7) Lollipop Train (Peppermint Trolley Company) …a song by P.F. Sloan also recorded by the Grass Roots, it seems. And this sounds like them in the chorus, a pissed off driver with ballsy horns. The verses are a little like Love, with flamenco-ish rhythm, and the chorus tag goes into a circus waltz. This is more like the American “Nuggets” garage stuff than the lysergic baroque of the other tracks, but you need a little of that as well. He’s pretty much carrying on about how she blew it when she blew him off. The usual.
8) Across Your Life (Oriental Sunshine) …a Norwegian hippy act, with sitar and organ swirling like patchouli fumes ‘round a charmingly-accented female voice invoking some bum trip. Like maybe if Nico had been more into hash than heroin or something like that. Their album, “Dedicated To The Bird We Love” is a consistently fetching collection of airy-fairy things like this, so the track choice is sort of random.
9) On A Saturday (Keith West) …the singer in the band Tomorrow (hit song: My White Bicycle, guitarist was Steve Howe, later of Yes) trills a surprisingly un-dippy song about the sweet chick, the nice afternoon and all that stuff. Really nice, strong acoustic guitar lick and more Spanish style rhythms with very interesting and effective tempo change-ups. Like many of these cuts, it sounds like a hit you remember rather than an obscurity newly heard. Maybe it was a hit over in the UK… dunno.
10) My Name Is Jack (Manfred Mann) …the group is very well-known, but the tune is largely forgotten. Not by me; I used to keep the radio tuned low in my backyard tent to turn up whenever it came on. It’s a kind of childhood surrealist name check of all Jack’s (imaginary?) pals, with whistling, congas and mock-martial choruses. The hook is way catchy, and there’s something archly perverse about the lyric that keeps it from cloying.

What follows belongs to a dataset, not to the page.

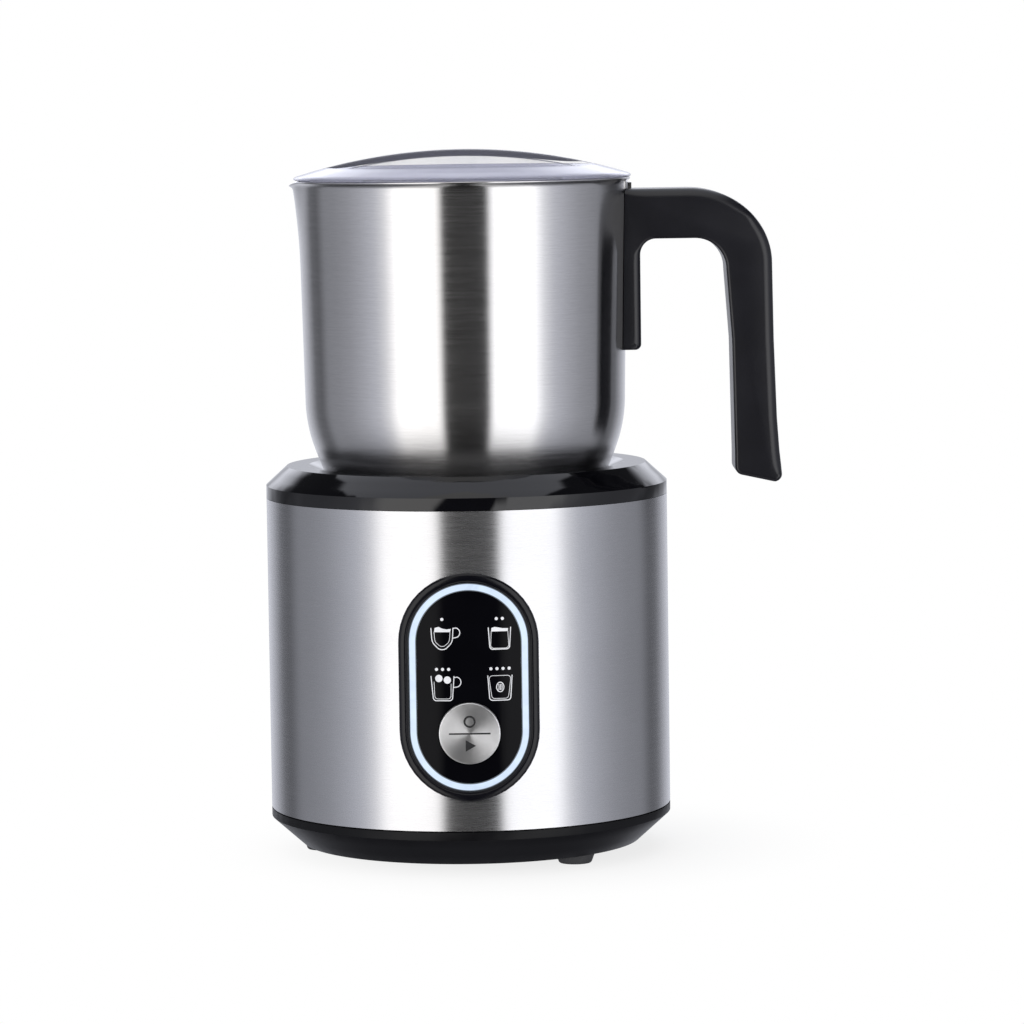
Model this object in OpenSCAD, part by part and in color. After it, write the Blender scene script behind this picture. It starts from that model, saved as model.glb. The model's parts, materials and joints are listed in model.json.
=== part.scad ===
// Milk frother: an induction base with a motor, a steel jug that lifts off it, a whisk and a lid.
// Every sub-part is drawn about the base's axis, with z = 0 on the table and the control panel facing -Y.

/* [Base] */
// Outer radius of the steel sleeve
base_r = 65; // [64.5:0.5:66]
// Height of the sleeve's lower edge
sleeve_z0 = 15; // [14.5:0.5:16]
// Height of the sleeve's upper edge
sleeve_z1 = 115.6; // [115.2:0.2:116]
// Thickness of the steel sleeve
sleeve_t = 1; // [0.8:0.1:1.2]
// Wall of the moulded casings
shell_t = 2.2; // [2:0.1:2.4]
// Height of the feet
foot_h = 3; // [2.5:0.5:4]
// Radius of one foot
foot_r = 6; // [5:0.5:6]
// Radius of the circle that the feet stand on
foot_circle = 48.5; // [46:0.5:48.5]
// Radius of the flat underside
underside_r = 55; // [55:0.5:57]
// Height at which the bottom cover reaches full width
cover_full_z = 12; // [11:0.5:12.5]

/* [Seat] */
// Height of the seat ring's flat top
seat_top = 125.8; // [125.4:0.2:126.2]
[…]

11) I Wish I Was Five (Scrugg) …put this here not only because it’s a cool record, but because the title sums up most of the pop-psych philosophy. The main gazane here was a guy named John Kongos, a pretty accomplished all-around music biz talent for decades. The opening is classic organ and guitar mysterioso. “Sometimes it’s not so good to be alive” he sings, summing up the deep gloom that informs many of the Peter Pan yearnings of the genre. Of course, most performers in those days did not seek to drag you down into their anhedonia; it took years before everyone discovered the Velvets and decided that bumming us all out was Art’s highest calling.

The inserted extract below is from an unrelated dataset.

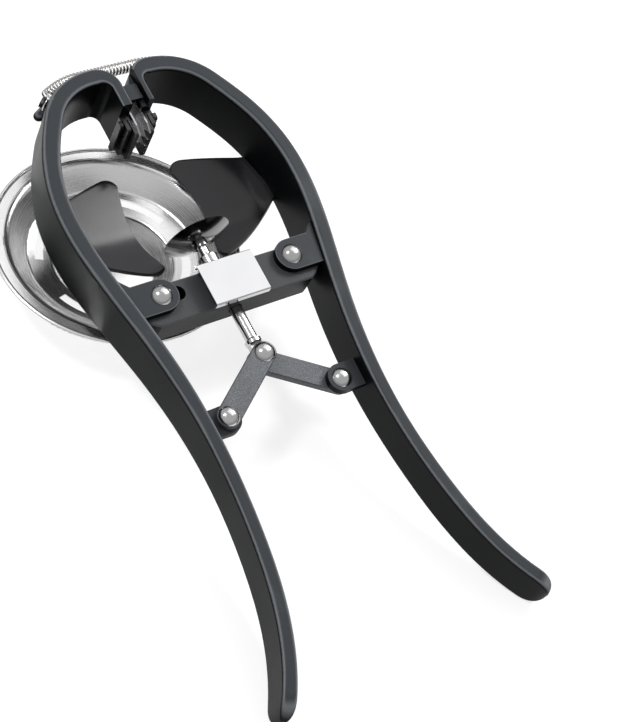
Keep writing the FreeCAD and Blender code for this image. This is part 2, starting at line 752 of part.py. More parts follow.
def separator_dish():
    """Pressed dish: cup, slotted step, bowl wall and flange with a beaded edge."""
    half = DISH_SHEET / 2
    corners = [
        Vec(0, 0, half),
        Vec(DISH_BASE_R, 0, half),
        Vec(CUP_R, 0, CUP_H),
        Vec(STEP_R, 0, STEP_H),
        Vec(SHOULDER_R, 0, DISH_H - half - 0.6),
        Vec(DISH_R - BEAD_R, 0, DISH_H - half - 0.6),
    ]
    radii = [3.0, 1.6, 2.4, 3.4]
    upper, upper_start, upper_end = bent_profile(corners, radii, half)
    lower, lower_start, lower_end = bent_profile(corners, radii, -half)
    rim = Part.makeLine(upper_end, lower_end)
    axis = Part.makeLine(lower_start, upper_start)
    profile = Part.Face(Part.Wire(Part.__sortEdges__(upper + lower + [rim, axis])))
    dish = profile.revolve(Vec(0, 0, 0), Vec(0, 0, 1), 360)
    bead = Part.makeTorus(DISH_R - BEAD_R, BEAD_R, Vec(0, 0, DISH_H - BEAD_R))
    dish = fuse([dish, bead])
    slot_r = (CUP_R + STEP_R) / 2
    for number in range(DISH_SLOTS):
        start = 360.0 * number / DISH_SLOTS + 20
        ring = Part.makeCylinder(slot_r + DISH_SLOT_WIDTH / 2, DISH_H, Vec(0, 0, 1), Vec(0, 0, 1), DISH_SLOT_SWEEP)
        core = Part.makeCylinder(slot_r - DISH_SLOT_WIDTH / 2, DISH_H, Vec(0, 0, 1), Vec(0, 0, 1), DISH_SLOT_SWEEP)
        slot = ring.cut(core)
        slot.rotate(Vec(0, 0, 0), Vec(0, 0, 1), start)
        dish = dish.cut(slot)
    return dish


def lean_angle():
    """Tilt at which the handle ends touch the table and the left arm meets the dish's rim."""
    touch_x = side_x(0, -1)
    touch_y = DISH_Y - math.sqrt(DISH_R ** 2 - (touch_x + DISH_X) ** 2)
    reach = touch_y - SIDE_POINTS[-1][1]
    drop = arm_size(touch_y)[2] - arm_size(SIDE_POINTS[-1][1])[2]
    rise = DISH_H + SEAT_GAP
    angle = math.asin(rise / reach)
    for _ in range(20):
        angle = math.asin((rise - drop * math.cos(angle)) / reach)
    return angle


def extent(shapes):
    """Close box round shapes."""
    whole = FreeCAD.BoundBox()
    for shape in shapes:
        whole.add(shape.optimalBoundingBox(False, False))
    return whole


def build():
    """All pieces of the set by name, standing on the table."""
    plain = plain_arm()
    right = right_arm(plain)
    left = left_arm(plain)
    right_wing = wing(plain)
    left_link_z = EYE_THICK / 2 + FACE_GAP + LINK_THICK / 2
    lug_top = BAR_TOP + FACE_GAP + LUG_THICK
    link_top = left_link_z + LINK_THICK / 2
    pivot = dome_rivet(PIVOT_X, PIVOT_Y, lug_top + RUN, BAR_BOTTOM, PIVOT_SHANK_R, PIVOT_HEAD_R, PIVOT_HEAD_H)
    pin = (LINK_SHANK_R, LINK_HEAD_R, LINK_HEAD_H)
    tool = {
        "crossbar": crossbar(),
        "chrome_cap": cap(),
        "guide_bush": guide_bush(),
        "right_pivot_rivet": pivot,
        "left_pivot_rivet": mirror(pivot),
        "plunger_rod": plunger_rod(),
        "plunger_disc": plunger_disc(),
        "centre_rivet": dome_rivet(0, EYE_Y, link_top + RUN, -link_top - RUN, *pin),
        "left_link": link(-1, left_link_z),
        "right_link": link(1, -left_link_z),
        "left_arm": left,
        "right_arm": right,
        "left_wing": mirror(right_wing),
        "right_wing": right_wing,
        "left_tooth_block": mirror(tooth_block()),
        "right_tooth_block": tooth_block(),
        "left_blade": mirror(blade()),
        "right_blade": blade(),
        "left_link_rivet": dome_rivet(-LINK_PIN_X, LINK_PIN_Y, link_top + RUN, -EYE_THICK / 2, *pin),
        "right_link_rivet": dome_rivet(LINK_PIN_X, LINK_PIN_Y, EYE_THICK / 2, -link_top - RUN, *pin),
        "return_spring": return_spring(),
    }
    angle = lean_angle()
    for shape in tool.values():
        shape.rotate(Vec(0, 0, 0), Vec(1, 0, 0), math.degrees(angle))
    low = extent([tool["left_arm"], tool["right_arm"]]).ZMin
    for shape in tool.values():
        shape.translate(Vec(0, 0, -low))
    dish = separator_dish()
    dish.translate(Vec(DISH_X, DISH_Y, 0))
    pieces = dict(tool, separator_dish=dish)
    whole = extent(pieces.values())
    shift = Vec(-whole.Center.x, -whole.Center.y, -whole.ZMin)
    for shape in pieces.values():
        shape.translate(shift)
    print("lean %.3f degrees, tool origin at %.3f %.3f %.3f" % (
        math.degrees(angle), shift.x, shift.y, shift.z - low))
    print("dish centre at %.3f %.3f" % (DISH_X + shift.x, DISH_Y + shift.y))
    print("size %.1f x %.1f x %.1f mm" % (whole.XLength, whole.YLength, whole.ZLength))
    return pieces


def main():
    os.makedirs("parts", exist_ok=True)
    for name, shape in build().items():
        shape.exportStep("parts/%s.step" % name)
        print("%-20s %d solid, %9.1f mm3, valid %s" % (
            name, len(shape.Solids), shape.Volume, shape.isValid()))


main()
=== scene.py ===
# %% [markdown]
# # A squeeze-handle opener and its dish
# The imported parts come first. They are fixed, in metres, and already stand where
# they belong. This script gives them their finishes, adds the pieces that a plain
# solid can't show well, and sets up floor, lights and camera.

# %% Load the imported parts
import json
import math

import bmesh
import bpy
from mathutils import Matrix, Vector


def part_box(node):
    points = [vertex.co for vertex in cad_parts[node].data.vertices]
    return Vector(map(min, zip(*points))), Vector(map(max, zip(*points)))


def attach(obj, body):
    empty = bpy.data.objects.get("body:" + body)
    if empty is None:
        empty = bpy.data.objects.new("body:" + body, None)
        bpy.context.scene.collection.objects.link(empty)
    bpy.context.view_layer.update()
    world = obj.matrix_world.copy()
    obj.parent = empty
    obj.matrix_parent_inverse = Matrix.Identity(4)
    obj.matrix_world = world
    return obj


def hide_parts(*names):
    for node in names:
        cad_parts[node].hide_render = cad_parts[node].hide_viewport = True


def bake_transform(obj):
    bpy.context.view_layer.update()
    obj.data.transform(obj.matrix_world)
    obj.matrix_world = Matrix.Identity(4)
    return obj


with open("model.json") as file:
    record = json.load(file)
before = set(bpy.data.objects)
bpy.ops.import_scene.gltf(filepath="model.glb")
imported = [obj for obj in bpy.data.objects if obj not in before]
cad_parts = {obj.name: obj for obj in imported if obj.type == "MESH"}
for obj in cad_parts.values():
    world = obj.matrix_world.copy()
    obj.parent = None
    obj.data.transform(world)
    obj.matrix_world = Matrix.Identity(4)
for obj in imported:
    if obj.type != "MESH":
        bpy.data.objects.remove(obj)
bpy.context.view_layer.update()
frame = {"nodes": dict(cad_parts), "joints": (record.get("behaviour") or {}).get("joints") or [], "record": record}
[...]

12) Wings of Love (Nirvana) …thanks to latterday suicide songster Cobain’s band, one must always qualify this band as “the 60s Nirvana” which is fucked, because they should have been well-enough remembered to force the Seattle band to pick a more appropriate name, like “Gehenna.” The leaders here were the abundantly gifted Patrick Campbell-Lyons and Alex Spyropoulos, who made a slew of KILLER records, including the first “rock opera” before SF Sorrow or Tommy. This particular number has a stunner of an orchestral intro, arranged by Syd Dale, a noted library/production music composer. It’s one of those mini-suites with several brilliantly developed sections. It’s about yearning, and it connects big time from the first tymp roll to the fakeout ending rave-up. They made other outstanding songs: “Rainbow Chaser” which pits John Barry Bond-isms against the cosmos, “I Believe in Magic” which boasts a truly original melody and a deliberately elusive point, and “Melanie Blue” – a colossal, unforgettable big-chorus ballad. What a band.
So that’s a few. Maybe I’ll get into a list of great old singer-songwriter things, rock things, whatever. Tell you one thing, the stuff is exerting an influence. You’ll hear it on the next album for sure. It can only help.